▶ [Provided data]
____

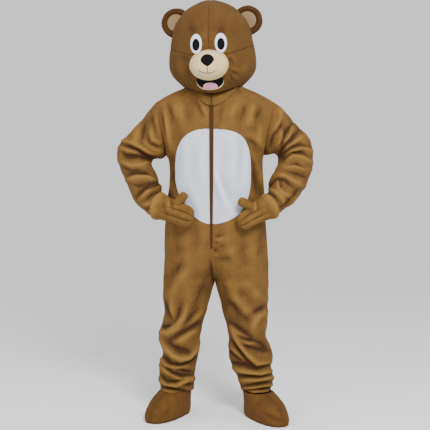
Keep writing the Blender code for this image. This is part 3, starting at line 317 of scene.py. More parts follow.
legCreases = (
    (-2.6, 4.6, ((183, 260), (175, 274), (167, 287))),
    (2.2, 4.2, ((190, 264), (181, 279), (172, 291), (165, 297))),
    (-2.4, 4.4, ((211, 268), (202, 288), (195, 305), (189, 316))),
    (-4.0, 2.4, ((165, 298), (168, 310), (172, 320))),
    (3.6, 2.2, ((171, 297), (172, 309), (174, 318))),
    (-4.0, 2.2, ((181, 304), (178, 316), (174, 324))),
    (4.2, 2.2, ((187, 306), (184, 316), (178, 324), (169, 328))),
    (-3.6, 2.6, ((198, 309), (188, 320), (180, 327))),
    (3.2, 2.4, ((204, 309), (195, 319), (187, 327))),
    (-6.2, 2.0, ((160, 326), (166, 327), (172, 325))),
    (5.8, 2.6, ((160, 332), (168, 333.5), (178, 328), (184, 320))),
    (-6.2, 3.4, ((170, 340), (182, 333), (195, 326), (203, 319))),
    (5.2, 3.2, ((175, 343), (185, 337), (198, 328))),
    (-5.8, 2.6, ((170, 344), (180, 350), (190, 352))),
    (6.5, 2.0, ((160, 339), (166, 348), (173, 356), (181, 359.5), (190, 358), (196, 350), (199, 342))),
    (-7.8, 1.8, ((163, 355), (171, 364), (181, 365), (190, 361.5), (198, 354))),
    (5.0, 1.6, ((159, 356), (166, 365), (176, 367.5), (188, 366))),
    (-7.0, 1.5, ((163, 366), (173, 373.5), (183, 376.4), (193, 374.6))),
    (-5.0, 1.3, ((178, 369.6), (185, 371), (193, 371.8))),
    (5.2, 1.6, ((160, 365), (168, 373), (179, 378.6), (194, 377.4))),
    (-6.0, 1.5, ((161, 374), (166, 381), (175, 382), (183, 379))),
    (5.5, 1.6, ((158, 378), (166, 384.6), (176, 386), (186, 381), (194, 379))),
    (-5.0, 1.5, ((184, 386), (190, 384), (195, 384))),
    (-7.0, 1.4, ((160, 386), (170, 388), (181, 390.5), (188, 391.6))),
    (4.5, 1.5, ((158, 389), (168, 391.6), (178, 393.8), (192, 394.6))),
    (-3.2, 4.4, ((222, 282), (230, 302), (240, 314), (252, 323))),
    (2.6, 4.2, ((228, 284), (236, 299), (246, 310), (255, 317))),
    (-4.4, 2.6, ((267, 305), (258, 310), (251, 314))),
    (4.0, 2.8, ((267, 311), (259, 316), (254, 324), (252, 331))),
    (-1.3, 4.0, ((240, 289), (247, 297), (254, 303))),
    (1.3, 4.0, ((248, 284), (256, 294), (264, 300))),
    (-5.2, 3.0, ((229, 322), (239, 329), (250, 336.5))),
    (3.8, 2.2, ((231, 327), (239, 333.6), (247, 337))),
    (-5.8, 2.2, ((238, 336), (247, 340), (261, 342.5), (267, 350))),
    (4.5, 1.8, ((241, 341), (250, 343.4), (258, 341.4))),
    (-5.0, 2.0, ((240, 344.5), (248, 347), (260, 349.5), (268, 351))),
    (6.5, 2.0, ((231, 326), (238, 343), (248, 356), (257, 364), (271, 362.5))),
    (-6.5, 2.2, ((231, 338), (239, 350), (248, 360.6), (256, 367.6))),
    (4.0, 1.6, ((229, 344), (236, 352), (244, 360))),
    (-4.5, 1.6, ((229, 350), (237, 357.5), (243, 361.6))),
    (-7.8, 1.7, ((230, 362), (243, 365), (257, 368.4), (272, 364.4))),
    (6.2, 1.7, ((232, 368), (245, 372), (261, 374), (272, 371))),
    (-7.8, 1.4, ((236, 374.6), (248, 376), (261, 376.8), (272, 374.4))),
    (6.0, 1.6, ((240, 380), (256, 380.2), (275, 377))),
    (-7.0, 1.4, ((243, 386), (257, 384.6), (273, 381.4))),
    (5.0, 1.3, ((243, 388.6), (257, 387.2), (272, 384.8))),
    (-5.2, 1.2, ((250, 390), (262, 388.6), (272, 387.6))),
    (4.5, 1.4, ((244, 393), (258, 391.6), (274, 391))),
)
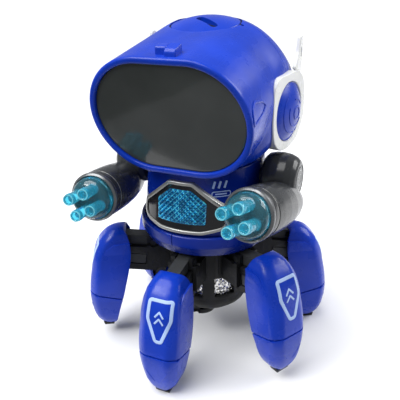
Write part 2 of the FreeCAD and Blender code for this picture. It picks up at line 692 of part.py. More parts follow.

____

▶ [Exercise details]
Exactly as written above, please repeat the entries.

▶ [Solution for this exercise]
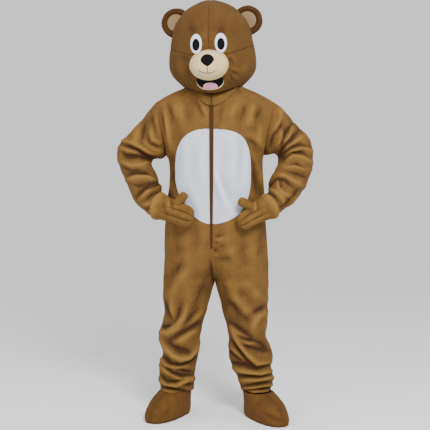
Keep writing the Blender code for this image. This is part 3, starting at line 317 of scene.py. More parts follow.
legCreases = (
    (-2.6, 4.6, ((183, 260), (175, 274), (167, 287))),
    (2.2, 4.2, ((190, 264), (181, 279), (172, 291), (165, 297))),
    (-2.4, 4.4, ((211, 268), (202, 288), (195, 305), (189, 316))),
    (-4.0, 2.4, ((165, 298), (168, 310), (172, 320))),
    (3.6, 2.2, ((171, 297), (172, 309), (174, 318))),
    (-4.0, 2.2, ((181, 304), (178, 316), (174, 324))),
    (4.2, 2.2, ((187, 306), (184, 316), (178, 324), (169, 328))),
    (-3.6, 2.6, ((198, 309), (188, 320), (180, 327))),
    (3.2, 2.4, ((204, 309), (195, 319), (187, 327))),
    (-6.2, 2.0, ((160, 326), (166, 327), (172, 325))),
    (5.8, 2.6, ((160, 332), (168, 333.5), (178, 328), (184, 320))),
    (-6.2, 3.4, ((170, 340), (182, 333), (195, 326), (203, 319))),
    (5.2, 3.2, ((175, 343), (185, 337), (198, 328))),
    (-5.8, 2.6, ((170, 344), (180, 350), (190, 352))),
    (6.5, 2.0, ((160, 339), (166, 348), (173, 356), (181, 359.5), (190, 358), (196, 350), (199, 342))),
    (-7.8, 1.8, ((163, 355), (171, 364), (181, 365), (190, 361.5), (198, 354))),
    (5.0, 1.6, ((159, 356), (166, 365), (176, 367.5), (188, 366))),
    (-7.0, 1.5, ((163, 366), (173, 373.5), (183, 376.4), (193, 374.6))),
    (-5.0, 1.3, ((178, 369.6), (185, 371), (193, 371.8))),
    (5.2, 1.6, ((160, 365), (168, 373), (179, 378.6), (194, 377.4))),
    (-6.0, 1.5, ((161, 374), (166, 381), (175, 382), (183, 379))),
    (5.5, 1.6, ((158, 378), (166, 384.6), (176, 386), (186, 381), (194, 379))),
    (-5.0, 1.5, ((184, 386), (190, 384), (195, 384))),
    (-7.0, 1.4, ((160, 386), (170, 388), (181, 390.5), (188, 391.6))),
    (4.5, 1.5, ((158, 389), (168, 391.6), (178, 393.8), (192, 394.6))),
    (-3.2, 4.4, ((222, 282), (230, 302), (240, 314), (252, 323))),
    (2.6, 4.2, ((228, 284), (236, 299), (246, 310), (255, 317))),
    (-4.4, 2.6, ((267, 305), (258, 310), (251, 314))),
    (4.0, 2.8, ((267, 311), (259, 316), (254, 324), (252, 331))),
    (-1.3, 4.0, ((240, 289), (247, 297), (254, 303))),
    (1.3, 4.0, ((248, 284), (256, 294), (264, 300))),
    (-5.2, 3.0, ((229, 322), (239, 329), (250, 336.5))),
    (3.8, 2.2, ((231, 327), (239, 333.6), (247, 337))),
    (-5.8, 2.2, ((238, 336), (247, 340), (261, 342.5), (267, 350))),
    (4.5, 1.8, ((241, 341), (250, 343.4), (258, 341.4))),
    (-5.0, 2.0, ((240, 344.5), (248, 347), (260, 349.5), (268, 351))),
    (6.5, 2.0, ((231, 326), (238, 343), (248, 356), (257, 364), (271, 362.5))),
    (-6.5, 2.2, ((231, 338), (239, 350), (248, 360.6), (256, 367.6))),
    (4.0, 1.6, ((229, 344), (236, 352), (244, 360))),
    (-4.5, 1.6, ((229, 350), (237, 357.5), (243, 361.6))),
    (-7.8, 1.7, ((230, 362), (243, 365), (257, 368.4), (272, 364.4))),
    (6.2, 1.7, ((232, 368), (245, 372), (261, 374), (272, 371))),
    (-7.8, 1.4, ((236, 374.6), (248, 376), (261, 376.8), (272, 374.4))),
    (6.0, 1.6, ((240, 380), (256, 380.2), (275, 377))),
    (-7.0, 1.4, ((243, 386), (257, 384.6), (273, 381.4))),
    (5.0, 1.3, ((243, 388.6), (257, 387.2), (272, 384.8))),
    (-5.2, 1.2, ((250, 390), (262, 388.6), (272, 387.6))),
    (4.5, 1.4, ((244, 393), (258, 391.6), (274, 391))),
)
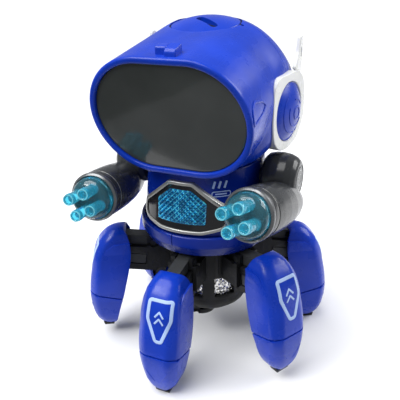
Write part 2 of the FreeCAD and Blender code for this picture. It picks up at line 692 of part.py. More parts follow.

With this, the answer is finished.